Quotes within quotes should be distinguished by double quotation marks e.g. Hansen (110) speaks of a 1908 article which ‘emphasizes a German exhibitor’s efforts to procure “scenes from the Rocky Mountains, forest views, and flowing cascades”.’ (single quotation marks surround the quote from Hansen at p.110; double quotation marks surround the words quoted by Hansen at this point)

5. Reference Style Guide

IF you have no references, please list SUGGESTED FURTHER READING at the end of your piece.

In general, we use Chicago style, but we also accept other recognized styles such as MLA and American Psychological Association, which are based on putting page references in the text and bibliography at the end of the article. Our preference is to have style consistent across a given issue and to leave the decision about which style to use (which may depend on the disciplinary focus of the issue) up to the special editor.

Please Note: Please do not auto-number your endnote references but insert the reference number ‘manually’ in both the text, and in the Notes.

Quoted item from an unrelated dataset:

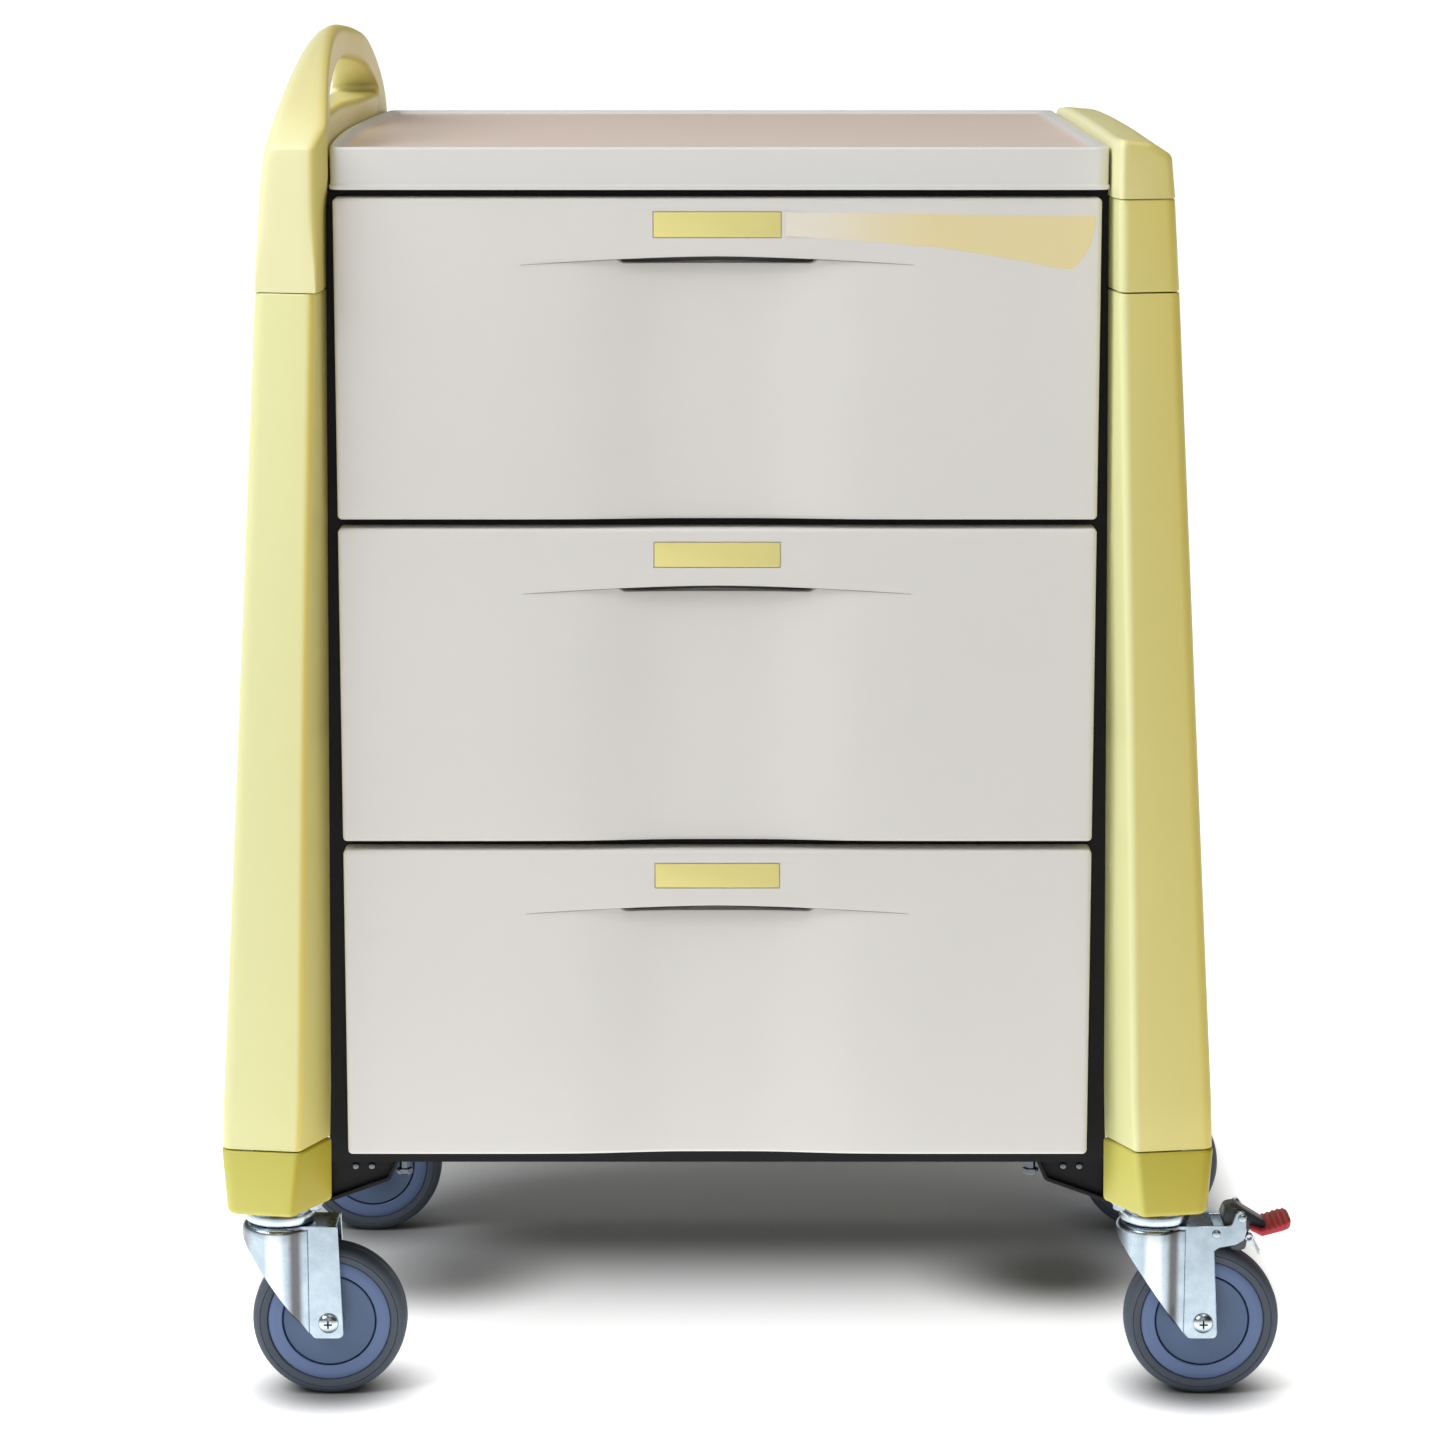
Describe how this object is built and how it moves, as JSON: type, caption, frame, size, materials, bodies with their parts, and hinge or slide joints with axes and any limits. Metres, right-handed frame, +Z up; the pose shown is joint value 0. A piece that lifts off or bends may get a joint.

Auto-numbering creates difficulty for those putting the document online.

6. Technical Guidelines – Submissions

Text: Text should be formatted in either rich text format (RTF) or HTML 4.0. Use single spacing and left-alignment.  Do not use tabs at any time. Mark paragraph breaks with one extra “hard return”. Do not use bold or underlining at any time: for emphasis or titles, use italics.

Images: If your article is an entire image or the image is central to understanding the rest of the text, then the image should be a minimum of 300 dpi and in TIFF version 6 uncompressed (.tif) file format.

Supplemental Images: Images should be sent as separate files as either GIF or JPG. Do not embed images into word documents.

Audio: Audio files should be submitted in either Free Lossless Audio Codec (FLAC) (.flac) or Waveform Audio Format (WAV) (.wav).  Transcript files are recommended but not required. Follow text guidelines for transcripts.

Supplemental audio: Non-critical audio files may be submitted in MPEG-1 Audio Layer 3 (.mp3) format.

Video: Video files should be submitted in either MPEG-4 High Profile (.mp4) or JPEG 2000 (.mj2). Transcript files are recommended but not required. Follow text guidelines for transcripts.

Interactive: Interactive media files such as Flash may be submitted; however, rtf files for the text, individual image, audio, video and other components should be submitted, as well. A brief narrative description of the context and how the elements interact should also be provided.